Hindustan Times4 days ago
New Delhi : India's military response to the Pahalgam terror attack has created a 'new normal' for fighting cross-border terrorism emanating from Pakistan that includes confining bilateral talks to terrorism and not giving in to nuclear blackmail, external affairs minister S Jaishankar said on Monday. External Affairs Minister S Jaishankar speaks during a debate in the Lok Sabha on the Pahalgam terror attack and Operation Sindoor, at the Monsoon session of Parliament, in New Delhi, Monday, July 28, 2025. (PTI)
Participating in a special debate on Operation Sindoor in Parliament, Jaishankar said India's new approach is based on a five-point approach, which makes it clear that 'terror and good neighbourliness cannot co-exist [and] blood and water cannot flow together'. He said there was no phone call between Prime Minister Narendra Modi and US President Donald Trump during those crucial weeks and rejected any links to trade.
He also said other than Pakistan and three nations, most of the 193 United Nations members had backed India's position and said the recent designation of the The Resistance Front –– which claimed responsibility for the April 22 Pahalgam attack –– as a global terrorist organisation came after the Centre's efforts.

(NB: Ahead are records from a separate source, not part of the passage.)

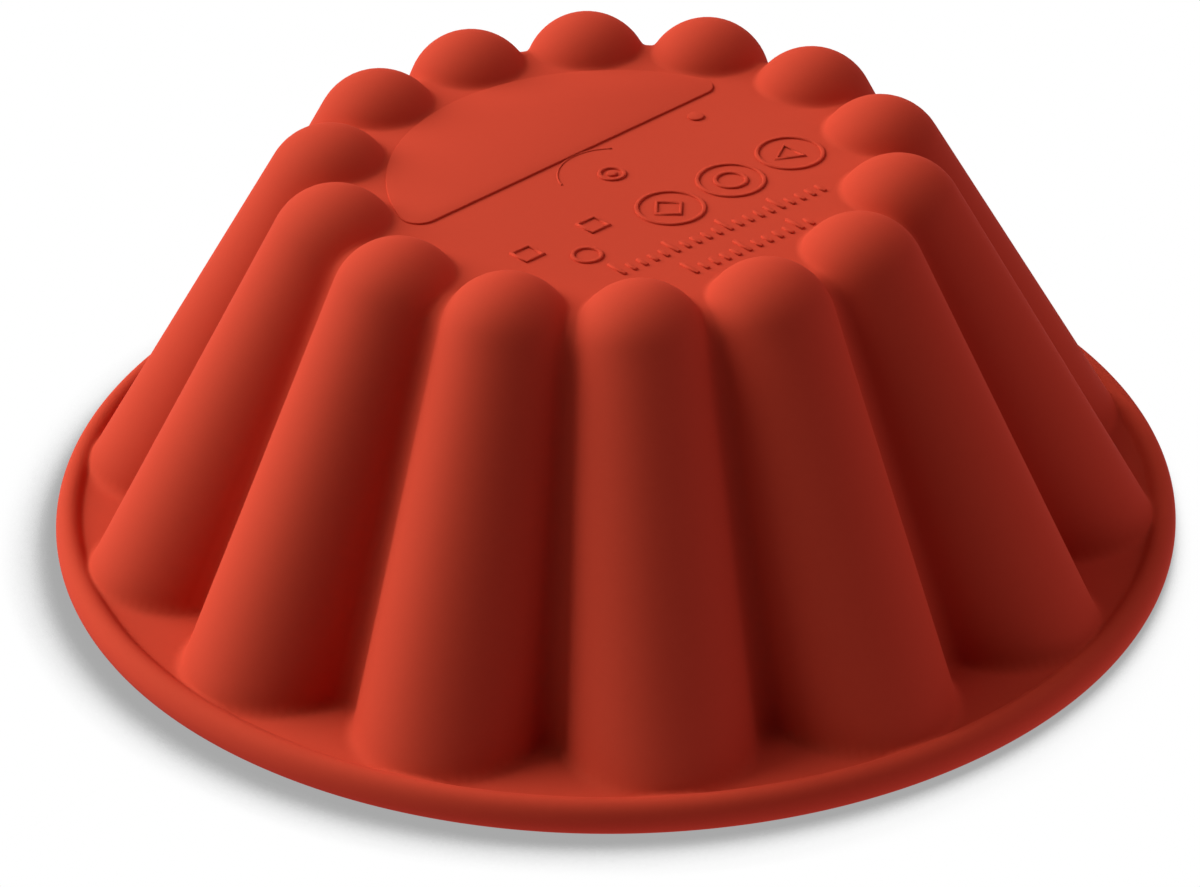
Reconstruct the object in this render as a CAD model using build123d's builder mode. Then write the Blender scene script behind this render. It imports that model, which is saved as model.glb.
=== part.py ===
from build123d import *
import os
from math import asin, atan, cos, hypot, pi, radians, sin, sqrt, tan

# A fluted brioche mould, turned out upside down: the mouth and its rim lie on the table and the
# base is on top. The moulding is one skin of silicone rubber, with a wire ring sealed in its rim.
# Frame: millimetres, origin at the centre of the rim's underside, +Z up along the axis of symmetry.

# Rim: a round bead around a thin flange
rim_outer_radius = 75.0
bead_width = 3.8
bead_height = 4.3
bead_corner_radius = 1.4
flange_top_height = 3.2
flange_thickness = 1.8

# Flutes: tapered round fingers that lean inwards and end in a dome; their feet lap under the bead,
# measured on the crest where it meets the flange
flute_count = 14
first_flute_angle = -84.9
foot_lap = 1.07
flute_foot_gap = 2.06
flute_crown_centre_radius = 37.1
flute_crown_radius = 8.6
overall_height = 55.0

# Skin and the soft corners between the flutes
wall_thickness = 2.0
base_thickness = 2.2
panel_drop = 4.3
panel_edge_radius = 5.0
valley_foot_radius = 2.3
valley_crown_radius = 1.9
valley_overlap = 0.08
foot_fillet_radius = 1.2

# Stiffening ring, sealed in the middle of the bead
ring_wire_diameter = 1.9
ring_clearance = 0.05

# Raised marks on the base panel: a blank plate, plain rings and the gate mark
mark_height = 0.35
mark_root = 0.5
plate_gap = 0.45
plate_chord_offset = 7.05
plate_direction = 134.2
plate_corner_radius = 2.6
ring_mark_radius = 4.6
ring_mark_line = 0.55
ring_mark_count = 3
ring_mark_pitch = 10.7
ring_mark_row_direction = 42.6
ring_mark_row_offset = -11.85
ring_mark_row_centre = 9.87
small_ring_radius = 2.1
small_ring_x = -3.2
small_ring_y = -21.4
gate_mark_radius = 1.9
gate_pin_radius = 0.7

# Worked out from the sizes above
half_pitch = pi / flute_count
crown_centre_height = overall_height - flute_crown_radius
crest_foot_radius = rim_outer_radius - bead_width + foot_lap
crest_run = crest_foot_radius - flute_crown_centre_radius
crest_rise = crown_centre_height - flange_top_height
crest_lean = atan(crest_run / crest_rise) - asin(flute_crown_radius / hypot(crest_run, crest_rise))
crest_table_radius = crest_foot_radius + flange_top_height * tan(crest_lean)
half_chord_share = sin(half_pitch)
flute_room = crest_table_radius * half_chord_share - flute_foot_gap / 2
flute_foot_radius = flute_room / (1 + half_chord_share / cos(crest_lean))
flute_foot_centre_radius = crest_table_radius - flute_foot_radius / cos(crest_lean)
panel_height = overall_height - panel_drop
flange_bottom_height = flange_top_height - flange_thickness
axis_run = flute_foot_centre_radius - flute_crown_centre_radius
axis_length = hypot(axis_run, crown_centre_height)
axis_lean = atan(axis_run / crown_centre_height)
taper = asin((flute_foot_radius - flute_crown_radius) / axis_length)
crown_radius_at_panel = sqrt(flute_crown_radius**2 - (flute_crown_radius - panel_drop) ** 2)
plate_outer_radius = flute_crown_centre_radius - crown_radius_at_panel - plate_gap
ring_radius = rim_outer_radius - bead_width / 2
ring_height = bead_height / 2
skirt_length = flange_top_height + flute_foot_radius


def flute_gap(x, y, z, inset):
    """Distance from a point to the skin of the flute on the XZ plane, negative inside it."""
    lean_x, lean_z = -sin(axis_lean), cos(axis_lean)
    off_x = x - flute_foot_centre_radius
    along = off_x * lean_x + z * lean_z
    across = sqrt(max(off_x**2 + y**2 + z**2 - along**2, 0))
    seat = min(along - across * tan(taper), axis_length)
    radius = flute_foot_radius - inset - seat * sin(taper)
    return hypot(across, along - seat) - radius


def valley_arc(height, arc_radius, inset):
    """Centre radius and half angle of the arc that beds between two flutes at this height."""
    steps = 60
    low = (flute_foot_centre_radius - height * tan(axis_lean)) * cos(half_pitch)
    high = low + rim_outer_radius
    for _ in range(steps):
        centre = (low + high) / 2
        gaps = []
        for step in range(steps):
            turn = radians(90) * step / steps
            radial = centre - arc_radius * cos(turn)
            sideways = arc_radius * sin(turn)
            x = radial * cos(half_pitch) + sideways * sin(half_pitch)
            y = radial * sin(half_pitch) - sideways * cos(half_pitch)
            gaps.append((flute_gap(x, y, height, inset), turn))
        nearest, contact = min(gaps)
        if nearest < -valley_overlap:
            low = centre
        else:
            high = centre
    return centre, contact


def valley_radius_at(height):
    """Radius of the valley's round bottom, which narrows from the foot to the crown."""
    share = (height - flange_top_height) / (crown_centre_height - flange_top_height)
    return valley_foot_radius + (valley_crown_radius - valley_foot_radius) * share


def core_sections(inset):
    """Height, arc centre radius, arc radius and half angle of each section of the core."""
    sections = []
    bottom = -skirt_length / 2 if inset else flange_bottom_height
    top = panel_height - (base_thickness if inset else 0)
    edge_radius = panel_edge_radius - inset
    edge_height = top - edge_radius
    levels = 5
    for level in range(levels):
        height = bottom + (edge_height - bottom) * level / (levels - 1)
        arc_radius = valley_radius_at(height) + inset
        centre, contact = valley_arc(height, arc_radius, inset)
        sections.append((height, centre, arc_radius, contact))

    # Above these the valley line turns over on the panel's round edge.
    foot, crown = sections[0], sections[-1]
    run = (foot[1] - foot[2]) - (crown[1] - crown[2])
    slope = atan(run / (crown[0] - foot[0]))
    turn_height = edge_height + edge_radius * sin(slope)
    turn_radius = crown[1] - crown[2] - (turn_height - crown[0]) * tan(slope)
    roll_centre = turn_radius - edge_radius * cos(slope)
    for level in range(levels):
        turn = slope + (radians(90) - slope) * level / (levels - 1)
        height = edge_height + edge_radius * sin(turn)
        floor = roll_centre + edge_radius * cos(turn)
        sections.append((height, floor + crown[2], crown[2], crown[3]))
    return sections


def core_outline(centre, arc_radius, contact):
    """Star outline: a round hollow between each pair of flutes, joined inside the flutes."""
    first = radians(first_flute_angle)
    corners = []
    for valley in range(flute_count):
        angle = first + half_pitch * (2 * valley + 1)
        arc = []
        for turn in (-contact, 0, contact):
            radial = centre - arc_radius * cos(turn)
            sideways = arc_radius * sin(turn)
            x = radial * cos(angle) - sideways * sin(angle)
            y = radial * sin(angle) + sideways * cos(angle)
            arc.append((x, y))
        corners.append(arc)
    for valley in range(flute_count):
        arc = corners[valley]
        following = corners[(valley + 1) % flute_count]
        ThreePointArc(*arc)
        Line(arc[-1], following[0])


def make_core(inset):
    """Body between the flutes, with its hollows and its rolled top edge."""
    sections = core_sections(inset)
    lower = sections[: len(sections) // 2]
    upper = sections[len(sections) // 2 - 1 :]
    with BuildPart() as core:
        for group in (lower, upper):
            for height, centre, arc_radius, contact in group:
                with BuildSketch(Plane.XY.offset(height)):
                    with BuildLine():
                        core_outline(centre, arc_radius, contact)
                    make_face()
            loft(ruled=True)
    return core.part


def make_flute(inset):
    """One tapered finger with its dome, turned about its leaning axis."""
    radius = flute_foot_radius - inset
    crown_radius = flute_crown_radius - inset
    lean = (-sin(axis_lean), cos(axis_lean))
    side = (cos(axis_lean), sin(axis_lean))

    def place(along, across):
        """Point in the XZ plane at a distance along the axis and across it."""
        x = flute_foot_centre_radius + along * lean[0] + across * side[0]
        return (x, along * lean[1] + across * side[1])

    start = -skirt_length
    start_radius = (radius - start * sin(taper)) / cos(taper)
    crown_tangent = place(axis_length + crown_radius * sin(taper), crown_radius * cos(taper))
    middle_turn = (taper + radians(90)) / 2
    crown_middle = place(axis_length + crown_radius * sin(middle_turn), crown_radius * cos(middle_turn))
    crown_tip = place(axis_length + crown_radius, 0)
    with BuildPart() as flute:
        with BuildSketch(Plane.XZ):
            with BuildLine():
                Line(place(start, 0), place(start, start_radius))
                Line(place(start, start_radius), crown_tangent)
                ThreePointArc(crown_tangent, crown_middle, crown_tip)
                Line(crown_tip, place(start, 0))
            make_face()
        revolve(axis=Axis((flute_foot_centre_radius, 0, 0), (lean[0], 0, lean[1])))
    return flute.part


# Cavity: the space that the batter fills, the flutes and core drawn in by the wall
inner_flute = make_flute(wall_thickness)
inner_core = make_core(wall_thickness)
with BuildPart() as cavity:
    with PolarLocations(0, flute_count, start_angle=first_flute_angle):
        add(inner_flute)
    add(inner_core)

# Moulding: flutes, core, flange, bead and marks, hollowed by the cavity
outer_flute = make_flute(0)
outer_core = make_core(0)
with BuildPart() as mould_shell:
    with PolarLocations(0, flute_count, start_angle=first_flute_angle):
        add(outer_flute)
    add(outer_core)
    split(bisect_by=Plane.XY.offset(flange_bottom_height), keep=Keep.TOP)
    with BuildSketch(Plane.XY.offset(flange_bottom_height)):
        Circle(ring_radius)
    extrude(amount=flange_thickness)
    flange_top = mould_shell.faces().filter_by(Axis.Z).group_by(Axis.Z)[1][0]
    fillet(flange_top.inner_wires()[0].edges(), foot_fillet_radius)
    with BuildSketch(Plane.XZ):
        with Locations((ring_radius, ring_height)):
            RectangleRounded(bead_width, bead_height, bead_corner_radius)
    revolve(axis=Axis.Z)

    # Blank plate: a slice of a disc, cut off by one straight edge
    with BuildSketch(Plane.XY.offset(panel_height - mark_root)) as plate:
        Circle(plate_outer_radius)
        with Locations(Location((0, 0, 0), (0, 0, plate_direction))):
            with Locations((plate_chord_offset - plate_outer_radius, 0)):
                Rectangle(2 * plate_outer_radius, 2 * plate_outer_radius, mode=Mode.SUBTRACT)
        fillet(plate.vertices(), plate_corner_radius)
    extrude(amount=mark_root + mark_height)

    # Row of plain rings beside the plate, the small ring and the gate mark
    with BuildSketch(Plane.XY.offset(panel_height - mark_root)):
        with Locations(Location((0, 0, 0), (0, 0, ring_mark_row_direction))):
            with Locations((ring_mark_row_centre, ring_mark_row_offset)):
                with GridLocations(ring_mark_pitch, 0, ring_mark_count, 1):
                    Circle(ring_mark_radius)
                    Circle(ring_mark_radius - ring_mark_line, mode=Mode.SUBTRACT)
        with Locations((small_ring_x, small_ring_y)):
            Circle(small_ring_radius)
            Circle(small_ring_radius - ring_mark_line, mode=Mode.SUBTRACT)
        Circle(gate_mark_radius)
        Circle(gate_mark_radius - ring_mark_line, mode=Mode.SUBTRACT)
        Circle(gate_pin_radius)
    extrude(amount=mark_root + mark_height)

    add(cavity.part, mode=Mode.SUBTRACT)
    with BuildSketch(Plane.XZ):
        with Locations((ring_radius, ring_height)):
            Circle(ring_wire_diameter / 2 + ring_clearance)
    revolve(axis=Axis.Z, mode=Mode.SUBTRACT)

# Stiffening ring: steel wire bent to a hoop and closed
with BuildPart() as rim_ring:
    with BuildSketch(Plane.XZ):
        with Locations((ring_radius, ring_height)):
            Circle(ring_wire_diameter / 2)
    revolve(axis=Axis.Z)

os.makedirs("parts", exist_ok=True)
mould_shell.part.label = "mould_shell"
export_step(mould_shell.part, "parts/mould_shell.step")
rim_ring.part.label = "rim_ring"
export_step(rim_ring.part, "parts/rim_ring.step")
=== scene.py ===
"""A fluted brioche mould of silicone rubber, lying mouth down on a pale floor.

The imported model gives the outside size, the rim's hoop and the frame: metres, +Z up, with the
origin at the centre of the rim's underside. The silicone skin is made here with its soft corners,
as one closed shell, and the raised marks on its base are pieces of their own.
"""

import logging
import math
from collections.abc import Callable
from dataclasses import dataclass, field
from enum import Enum

import bmesh
import bpy
from mathutils import Matrix, Vector


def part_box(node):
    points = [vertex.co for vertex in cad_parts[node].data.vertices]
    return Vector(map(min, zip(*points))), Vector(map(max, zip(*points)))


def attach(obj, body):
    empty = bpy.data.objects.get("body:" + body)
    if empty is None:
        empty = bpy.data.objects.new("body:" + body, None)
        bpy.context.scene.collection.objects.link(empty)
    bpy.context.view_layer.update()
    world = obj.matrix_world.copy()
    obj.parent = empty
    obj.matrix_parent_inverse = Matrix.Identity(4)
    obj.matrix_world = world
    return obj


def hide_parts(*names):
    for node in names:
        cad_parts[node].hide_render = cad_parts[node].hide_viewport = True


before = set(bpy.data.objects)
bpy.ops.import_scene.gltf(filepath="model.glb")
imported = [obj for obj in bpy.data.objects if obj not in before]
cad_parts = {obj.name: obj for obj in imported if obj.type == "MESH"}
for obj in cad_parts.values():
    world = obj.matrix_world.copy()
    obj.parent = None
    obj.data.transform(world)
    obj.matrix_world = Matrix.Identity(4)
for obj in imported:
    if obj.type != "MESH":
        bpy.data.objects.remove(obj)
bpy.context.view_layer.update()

log = logging.getLogger("brioche_mould")

MM = 0.001
SHELL_NODE = "mould_shell"
RING_NODE = "rim_ring"
BODY = "root"

Point = tuple[float, float]
Colour = tuple[float, float, float, float]
WHITE: Colour = (1.0, 1.0, 1.0, 1.0)


def union_round(first: float, second: float, radius: float) -> float:
    """Distance to two shapes joined, with the inside corner between them rounded.

    Args:
        first: Distance to the first shape, negative inside it.
        second: Distance to the second shape.
        radius: Size of the rounding; zero keeps the corner sharp.

    Returns:
        Distance to the joined shape.
    """
    near = max(radius, min(first, second))
    return near - math.hypot(max(radius - first, 0.0), max(radius - second, 0.0))


def common_round(first: float, second: float, radius: float) -> float:
    """Distance to what two shapes share, with its outside edge rounded.

    Args:
        first: Distance to the first shape, negative inside it.
        second: Distance to the second shape.
        radius: Size of the rounding.

    Returns:
        Distance to the shared shape.
    """
    far = min(-radius, max(first, second))
    return far + math.hypot(max(radius + first, 0.0), max(radius + second, 0.0))


def smooth_share(value: float, start: float, end: float) -> float:
    """Share from 0 at start to 1 at end, level at both."""
    share = min(max((value - start) / (end - start), 0.0), 1.0)
    return share * share * (3.0 - 2.0 * share)


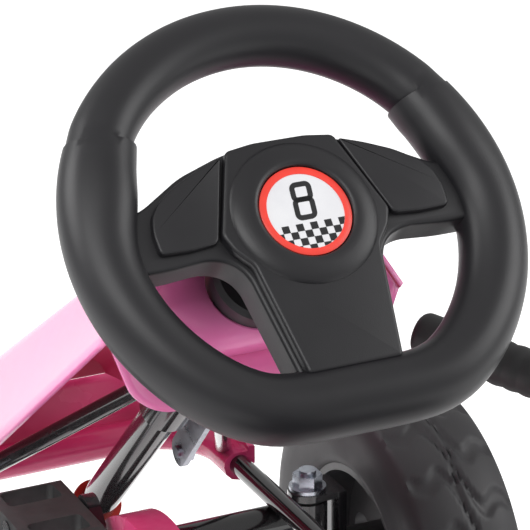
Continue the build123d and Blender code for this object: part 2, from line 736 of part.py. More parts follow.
def belt(front_radius, rear_radius, y, thickness):
    """A flat slab with the outline of a belt round both chain wheels, from y towards -Y."""
    run = hypot(crank_x - rear_axle_x, crank_z - axle_z)
    lean = asin((front_radius - rear_radius) / run)
    rise = asin((crank_z - axle_z) / run)
    with BuildPart() as slab:
        with BuildSketch(cross_plane(0, y, 0)):
            with Locations((crank_x, crank_z)):
                Circle(front_radius)
            with Locations((rear_axle_x, axle_z)):
                Circle(rear_radius)
            with BuildLine():
                corners = []
                for way in (1, -1):
                    turn = rise + way * (pi / 2 - lean)
                    corners.append((cos(turn), sin(turn)))
                (upx, upz), (downx, downz) = corners
                Polyline((rear_axle_x + rear_radius * upx, axle_z + rear_radius * upz),
                         (crank_x + front_radius * upx, crank_z + front_radius * upz),
                         (crank_x + front_radius * downx, crank_z + front_radius * downz),
                         (rear_axle_x + rear_radius * downx, axle_z + rear_radius * downz), close=True)
            make_face()
        extrude(amount=thickness)
    return slab.part


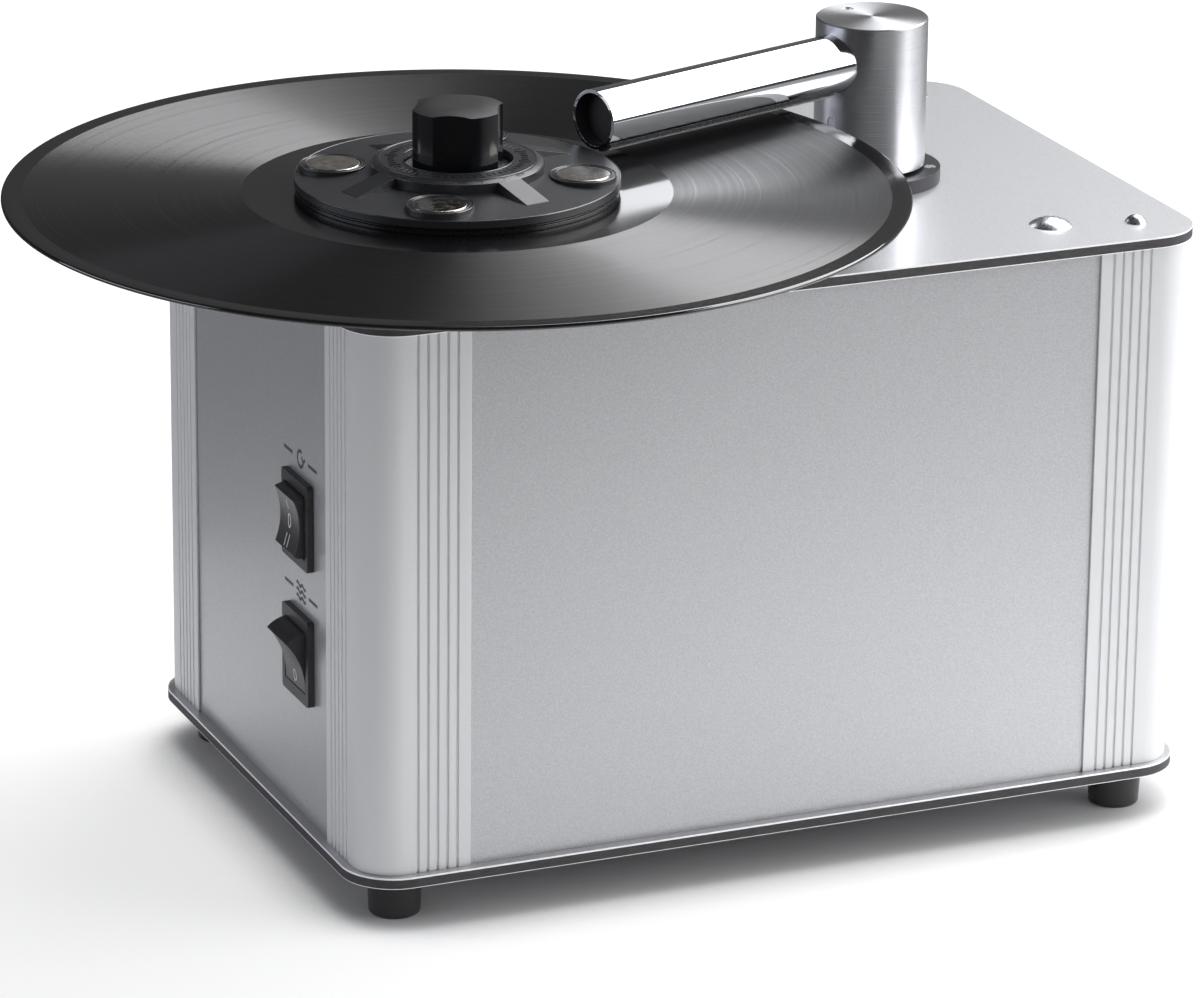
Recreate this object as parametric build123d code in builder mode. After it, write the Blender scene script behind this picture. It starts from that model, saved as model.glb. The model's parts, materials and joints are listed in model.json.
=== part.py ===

'The challenge of cross-border terrorism continues but Operation Sindoor marks a new phase. There is now a new normal. The new normal has five points. One, terrorists will not be treated as proxies. Two, cross-border terrorism will get an appropriate response. Three, terror and talks are not possible together. There will only be talks on terror,' Jaishankar said at the conclusion of his intervention in Lok Sabha. 'Four, not yielding to nuclear blackmail. And finally, terror and good neighbourliness cannot coexist, blood and water cannot flow together. This is our position.'
Jaishankar, who spoke on the foreign policy dimension of India's response to the Pahalgam attack, made it clear that the understanding to halt military actions on May 10 was reached by the Directors General of Military Operations of India and Pakistan – thereby implying that Trump had played no role in the matter. He said there was no contact between Modi and Trump between April 22, when the US leader called to condemn the Pahalgam attack, and June 17, when the two leaders spoke on phone after they were unable to meet on the margins of the G7 Summit in Canada. 'I want to make two things very clear… One, at no stage in any conversation with the US was there any linkage with trade and what was going on. Secondly, there was no call between the Prime Minister and President Trump from April 22, when President Trump called up to convey his sympathy, and June 17, when he called up Prime Minister in Canada to explain why he could not meet [Modi], Jaishankar said.
Trump has claimed on more than 20 occasions that he brokered a 'ceasefire' between India and Pakistan as they are nuclear-armed states.
While the military hostilities were on, a number of countries and leaders contacted the Indian side to ascertain the thinking in New Delhi. 'To everybody, we gave a common message [that] India is exercising its right to defend itself against terrorism [and there] will be no mediation,' he said.
Though India announced a range of punitive measures against Pakistan a day after the Pahalgam attack, including keeping the Indus Waters Treaty of 1960 in abeyance and shutting down the only operational land border crossing at Attari, Jaishankar said India's response could 'not stop there'. He added, 'Our red lines had been crossed and we had to make it very apparent that there would be serious consequences.'
Before launching Operation Sindoor, Jaishankar said, India began 'shaping the global understanding' of the Pahalgam attack by highlighting to the world community Pakistan's long-standing use of cross-border terror, and how the attack was 'meant to target the economy of Jammu and Kashmir and to sow communal discord among the people of India'.
India faced a challenge in these efforts because Pakistan is currently a member of the UN Security Council. However, India worked to get an endorsement from the Security Council of the need for accountability and to bring to justice those who perpetrated the Pahalgam attack, he said. This came in the form of the council's press statement of April 25, which condemned the attack and underlined the need to hold the perpetrators, organisers, financers and sponsors of the attack accountable.
The government's efforts also led to the recent US designation of TRF as a global terrorist organisation, which came after the Pakistan government blocked any reference to the terror group at the UN Security Council.